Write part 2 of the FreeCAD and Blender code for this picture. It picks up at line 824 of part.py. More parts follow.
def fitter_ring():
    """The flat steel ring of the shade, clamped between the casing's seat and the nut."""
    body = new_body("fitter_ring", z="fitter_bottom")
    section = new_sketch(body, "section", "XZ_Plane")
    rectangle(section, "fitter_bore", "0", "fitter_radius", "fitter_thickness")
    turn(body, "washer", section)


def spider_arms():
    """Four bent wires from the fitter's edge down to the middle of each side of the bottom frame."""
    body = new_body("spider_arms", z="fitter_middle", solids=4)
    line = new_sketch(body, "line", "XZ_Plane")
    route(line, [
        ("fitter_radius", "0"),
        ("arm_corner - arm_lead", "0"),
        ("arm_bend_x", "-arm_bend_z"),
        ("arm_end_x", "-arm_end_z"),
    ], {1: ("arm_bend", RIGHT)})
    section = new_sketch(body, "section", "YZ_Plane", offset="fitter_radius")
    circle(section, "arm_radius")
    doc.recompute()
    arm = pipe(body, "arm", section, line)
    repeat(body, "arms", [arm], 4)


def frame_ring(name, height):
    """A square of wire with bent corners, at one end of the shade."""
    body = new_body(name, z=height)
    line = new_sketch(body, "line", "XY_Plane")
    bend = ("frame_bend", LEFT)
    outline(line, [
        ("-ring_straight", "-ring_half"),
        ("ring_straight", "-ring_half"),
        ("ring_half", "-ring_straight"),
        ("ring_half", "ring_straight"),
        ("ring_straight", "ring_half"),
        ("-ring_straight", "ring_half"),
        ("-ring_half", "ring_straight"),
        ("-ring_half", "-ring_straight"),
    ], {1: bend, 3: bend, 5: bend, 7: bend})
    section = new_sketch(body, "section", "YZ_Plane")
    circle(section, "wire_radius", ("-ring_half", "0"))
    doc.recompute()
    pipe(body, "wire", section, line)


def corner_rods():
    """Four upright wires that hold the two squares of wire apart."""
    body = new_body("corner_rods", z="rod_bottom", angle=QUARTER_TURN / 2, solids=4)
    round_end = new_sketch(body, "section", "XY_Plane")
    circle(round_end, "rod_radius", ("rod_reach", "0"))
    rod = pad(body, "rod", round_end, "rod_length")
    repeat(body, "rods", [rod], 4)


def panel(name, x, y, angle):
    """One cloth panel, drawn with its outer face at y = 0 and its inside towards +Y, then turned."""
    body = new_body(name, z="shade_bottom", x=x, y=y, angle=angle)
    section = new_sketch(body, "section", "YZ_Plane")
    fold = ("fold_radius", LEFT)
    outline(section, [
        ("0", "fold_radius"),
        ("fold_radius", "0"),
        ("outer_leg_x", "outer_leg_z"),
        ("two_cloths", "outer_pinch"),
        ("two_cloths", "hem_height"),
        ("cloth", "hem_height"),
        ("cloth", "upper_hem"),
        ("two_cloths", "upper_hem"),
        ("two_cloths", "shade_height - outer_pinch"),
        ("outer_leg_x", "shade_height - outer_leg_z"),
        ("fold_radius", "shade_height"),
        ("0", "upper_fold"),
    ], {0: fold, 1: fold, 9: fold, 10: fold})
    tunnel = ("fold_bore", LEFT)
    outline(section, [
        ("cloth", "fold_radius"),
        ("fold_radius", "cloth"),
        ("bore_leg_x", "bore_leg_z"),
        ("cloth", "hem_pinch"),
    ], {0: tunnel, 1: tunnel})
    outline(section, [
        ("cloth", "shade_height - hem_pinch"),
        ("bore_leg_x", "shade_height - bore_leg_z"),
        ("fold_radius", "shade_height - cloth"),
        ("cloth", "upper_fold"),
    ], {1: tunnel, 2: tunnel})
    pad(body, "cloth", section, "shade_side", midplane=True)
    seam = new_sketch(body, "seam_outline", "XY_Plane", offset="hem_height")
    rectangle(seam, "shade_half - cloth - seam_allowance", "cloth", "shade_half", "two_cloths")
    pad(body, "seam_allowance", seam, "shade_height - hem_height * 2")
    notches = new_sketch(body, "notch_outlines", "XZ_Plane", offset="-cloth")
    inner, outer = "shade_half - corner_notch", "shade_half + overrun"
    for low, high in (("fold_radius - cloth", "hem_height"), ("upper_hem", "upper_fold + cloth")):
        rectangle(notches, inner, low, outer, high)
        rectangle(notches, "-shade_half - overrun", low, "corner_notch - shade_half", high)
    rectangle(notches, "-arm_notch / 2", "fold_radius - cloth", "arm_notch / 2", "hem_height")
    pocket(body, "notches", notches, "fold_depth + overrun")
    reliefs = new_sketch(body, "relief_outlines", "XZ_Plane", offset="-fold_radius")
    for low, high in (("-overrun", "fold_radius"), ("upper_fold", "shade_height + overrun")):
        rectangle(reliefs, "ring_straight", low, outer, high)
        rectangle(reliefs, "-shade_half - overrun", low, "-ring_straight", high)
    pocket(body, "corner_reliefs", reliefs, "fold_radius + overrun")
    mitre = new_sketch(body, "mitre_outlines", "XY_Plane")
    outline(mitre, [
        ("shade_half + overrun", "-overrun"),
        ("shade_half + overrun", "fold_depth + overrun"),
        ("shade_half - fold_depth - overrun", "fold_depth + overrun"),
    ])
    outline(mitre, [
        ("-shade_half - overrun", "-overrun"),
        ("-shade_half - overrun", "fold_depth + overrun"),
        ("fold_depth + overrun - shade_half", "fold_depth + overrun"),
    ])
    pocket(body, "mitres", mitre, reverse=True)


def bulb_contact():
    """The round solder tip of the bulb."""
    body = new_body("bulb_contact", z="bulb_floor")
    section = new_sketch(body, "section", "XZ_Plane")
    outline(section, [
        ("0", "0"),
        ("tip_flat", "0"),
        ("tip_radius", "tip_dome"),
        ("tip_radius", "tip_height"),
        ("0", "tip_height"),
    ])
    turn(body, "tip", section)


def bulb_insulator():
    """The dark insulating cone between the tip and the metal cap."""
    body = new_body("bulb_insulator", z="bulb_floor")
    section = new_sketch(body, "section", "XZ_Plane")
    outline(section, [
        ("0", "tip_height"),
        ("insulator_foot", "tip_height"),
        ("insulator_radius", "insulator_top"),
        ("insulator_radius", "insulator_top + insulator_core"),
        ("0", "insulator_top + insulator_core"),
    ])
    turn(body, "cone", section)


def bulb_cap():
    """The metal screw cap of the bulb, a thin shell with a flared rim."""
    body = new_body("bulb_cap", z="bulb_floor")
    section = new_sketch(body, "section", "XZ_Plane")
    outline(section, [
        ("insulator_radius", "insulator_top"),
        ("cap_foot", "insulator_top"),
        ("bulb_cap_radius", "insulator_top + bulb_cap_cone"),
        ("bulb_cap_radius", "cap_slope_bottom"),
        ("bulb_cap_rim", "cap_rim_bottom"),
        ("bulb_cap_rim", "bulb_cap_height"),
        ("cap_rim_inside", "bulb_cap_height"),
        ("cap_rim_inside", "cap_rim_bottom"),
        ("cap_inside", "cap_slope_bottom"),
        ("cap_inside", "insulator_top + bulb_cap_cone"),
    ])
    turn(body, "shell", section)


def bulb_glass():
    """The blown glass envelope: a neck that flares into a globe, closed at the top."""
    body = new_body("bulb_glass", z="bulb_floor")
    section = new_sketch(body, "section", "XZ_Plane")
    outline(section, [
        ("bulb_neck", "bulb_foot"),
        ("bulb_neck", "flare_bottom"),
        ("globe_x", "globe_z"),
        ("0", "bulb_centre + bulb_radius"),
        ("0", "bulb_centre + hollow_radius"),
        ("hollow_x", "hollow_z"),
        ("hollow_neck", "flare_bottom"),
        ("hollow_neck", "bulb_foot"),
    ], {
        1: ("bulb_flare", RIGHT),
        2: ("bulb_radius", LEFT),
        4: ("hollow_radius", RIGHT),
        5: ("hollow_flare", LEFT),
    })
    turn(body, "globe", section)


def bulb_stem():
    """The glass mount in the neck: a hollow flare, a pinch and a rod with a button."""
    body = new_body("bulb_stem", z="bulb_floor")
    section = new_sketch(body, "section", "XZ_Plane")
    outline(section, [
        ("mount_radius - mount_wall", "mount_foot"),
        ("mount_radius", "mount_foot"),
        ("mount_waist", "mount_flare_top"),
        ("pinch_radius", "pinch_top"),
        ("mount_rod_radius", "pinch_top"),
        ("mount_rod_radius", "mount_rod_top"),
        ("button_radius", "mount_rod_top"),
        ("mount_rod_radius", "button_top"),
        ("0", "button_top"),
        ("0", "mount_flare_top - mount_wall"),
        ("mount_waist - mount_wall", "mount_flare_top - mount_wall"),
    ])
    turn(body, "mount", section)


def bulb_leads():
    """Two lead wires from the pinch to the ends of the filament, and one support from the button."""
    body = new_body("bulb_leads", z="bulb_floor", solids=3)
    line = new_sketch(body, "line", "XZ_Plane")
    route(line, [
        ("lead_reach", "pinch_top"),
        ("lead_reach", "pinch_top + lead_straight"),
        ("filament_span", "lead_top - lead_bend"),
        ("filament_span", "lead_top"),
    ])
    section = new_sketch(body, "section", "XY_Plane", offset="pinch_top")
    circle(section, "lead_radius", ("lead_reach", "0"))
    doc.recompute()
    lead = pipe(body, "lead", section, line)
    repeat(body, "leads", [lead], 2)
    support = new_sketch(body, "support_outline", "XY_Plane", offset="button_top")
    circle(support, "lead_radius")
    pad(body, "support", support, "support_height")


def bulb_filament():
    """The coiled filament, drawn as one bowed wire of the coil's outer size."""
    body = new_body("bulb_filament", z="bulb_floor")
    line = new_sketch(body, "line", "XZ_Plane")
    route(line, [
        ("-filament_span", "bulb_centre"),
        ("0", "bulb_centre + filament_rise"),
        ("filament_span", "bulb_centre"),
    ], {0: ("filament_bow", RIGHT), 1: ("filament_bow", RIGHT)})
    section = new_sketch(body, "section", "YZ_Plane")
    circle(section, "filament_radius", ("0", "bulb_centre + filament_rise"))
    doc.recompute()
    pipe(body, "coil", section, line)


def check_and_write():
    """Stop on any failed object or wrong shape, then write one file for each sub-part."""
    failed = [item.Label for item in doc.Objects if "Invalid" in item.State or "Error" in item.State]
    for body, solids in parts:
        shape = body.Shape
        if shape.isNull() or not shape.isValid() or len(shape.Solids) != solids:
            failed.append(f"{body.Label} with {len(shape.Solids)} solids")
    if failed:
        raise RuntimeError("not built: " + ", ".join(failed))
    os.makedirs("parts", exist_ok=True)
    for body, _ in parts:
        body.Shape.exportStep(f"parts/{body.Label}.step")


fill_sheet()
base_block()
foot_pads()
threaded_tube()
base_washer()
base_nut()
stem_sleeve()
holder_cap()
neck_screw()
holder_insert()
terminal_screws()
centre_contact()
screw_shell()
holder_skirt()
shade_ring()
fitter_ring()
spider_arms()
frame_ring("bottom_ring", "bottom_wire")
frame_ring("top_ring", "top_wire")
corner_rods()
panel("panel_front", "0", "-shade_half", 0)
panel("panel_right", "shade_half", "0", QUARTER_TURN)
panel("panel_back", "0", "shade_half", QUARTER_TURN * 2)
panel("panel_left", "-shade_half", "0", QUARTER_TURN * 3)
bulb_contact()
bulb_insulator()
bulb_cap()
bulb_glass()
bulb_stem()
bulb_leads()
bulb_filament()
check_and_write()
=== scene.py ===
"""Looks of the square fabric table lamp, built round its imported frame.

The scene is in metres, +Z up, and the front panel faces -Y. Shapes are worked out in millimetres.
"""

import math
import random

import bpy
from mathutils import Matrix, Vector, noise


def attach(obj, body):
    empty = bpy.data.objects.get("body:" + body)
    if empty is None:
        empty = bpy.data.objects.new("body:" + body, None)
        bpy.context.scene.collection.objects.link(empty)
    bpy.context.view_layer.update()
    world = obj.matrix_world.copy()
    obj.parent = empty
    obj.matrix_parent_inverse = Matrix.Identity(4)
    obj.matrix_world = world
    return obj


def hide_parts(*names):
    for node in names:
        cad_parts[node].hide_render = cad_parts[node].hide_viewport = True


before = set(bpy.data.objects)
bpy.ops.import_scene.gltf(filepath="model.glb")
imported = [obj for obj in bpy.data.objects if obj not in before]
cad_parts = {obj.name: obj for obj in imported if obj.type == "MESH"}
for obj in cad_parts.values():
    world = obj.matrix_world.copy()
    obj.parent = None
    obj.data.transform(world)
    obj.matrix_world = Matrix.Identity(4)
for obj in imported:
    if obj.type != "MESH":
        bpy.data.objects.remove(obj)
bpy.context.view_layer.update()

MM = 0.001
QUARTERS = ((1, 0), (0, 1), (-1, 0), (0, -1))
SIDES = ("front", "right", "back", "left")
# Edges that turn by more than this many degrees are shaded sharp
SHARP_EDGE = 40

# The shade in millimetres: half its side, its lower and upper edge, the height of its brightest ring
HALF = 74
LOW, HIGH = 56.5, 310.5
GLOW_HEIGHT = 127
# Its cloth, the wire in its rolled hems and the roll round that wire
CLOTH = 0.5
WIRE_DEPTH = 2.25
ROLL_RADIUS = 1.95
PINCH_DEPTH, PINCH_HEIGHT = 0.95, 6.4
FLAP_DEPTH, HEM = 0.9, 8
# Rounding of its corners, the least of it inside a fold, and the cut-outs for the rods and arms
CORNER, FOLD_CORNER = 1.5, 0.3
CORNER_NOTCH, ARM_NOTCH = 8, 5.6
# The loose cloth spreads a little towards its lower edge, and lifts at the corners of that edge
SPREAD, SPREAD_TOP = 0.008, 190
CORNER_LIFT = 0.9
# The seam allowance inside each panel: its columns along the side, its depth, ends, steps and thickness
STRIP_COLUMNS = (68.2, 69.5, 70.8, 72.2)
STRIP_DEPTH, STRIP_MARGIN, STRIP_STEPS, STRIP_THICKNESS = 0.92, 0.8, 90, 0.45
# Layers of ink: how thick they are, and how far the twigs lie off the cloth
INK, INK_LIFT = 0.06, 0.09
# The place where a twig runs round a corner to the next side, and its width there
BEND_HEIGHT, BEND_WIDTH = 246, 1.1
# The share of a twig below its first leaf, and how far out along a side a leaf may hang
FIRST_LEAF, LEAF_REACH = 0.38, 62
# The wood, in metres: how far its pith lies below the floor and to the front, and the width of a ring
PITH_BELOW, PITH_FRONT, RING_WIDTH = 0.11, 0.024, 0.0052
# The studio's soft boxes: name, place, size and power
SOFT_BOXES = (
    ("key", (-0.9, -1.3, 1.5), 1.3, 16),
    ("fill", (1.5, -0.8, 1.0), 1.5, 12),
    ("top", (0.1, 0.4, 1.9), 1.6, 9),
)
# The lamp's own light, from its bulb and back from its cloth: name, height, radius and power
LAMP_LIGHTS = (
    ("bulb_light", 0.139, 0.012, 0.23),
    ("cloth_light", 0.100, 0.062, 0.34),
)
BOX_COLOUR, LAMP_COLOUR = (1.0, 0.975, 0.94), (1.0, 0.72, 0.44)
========
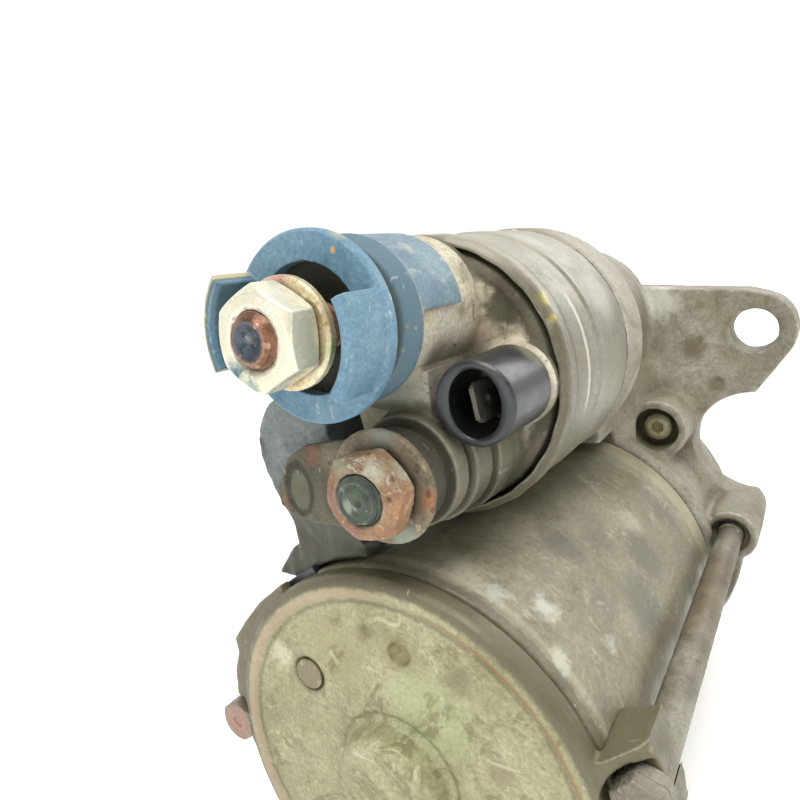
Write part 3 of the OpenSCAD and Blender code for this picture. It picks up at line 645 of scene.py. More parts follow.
========
- Directions:
Gather each line from the listing above that holds "empty".

- Exercise solution:
    empty = bpy.data.objects.get("body:" + body)
    if empty is None:
        empty = bpy.data.objects.new("body:" + body, None)
        bpy.context.scene.collection.objects.link(empty)
    obj.parent = empty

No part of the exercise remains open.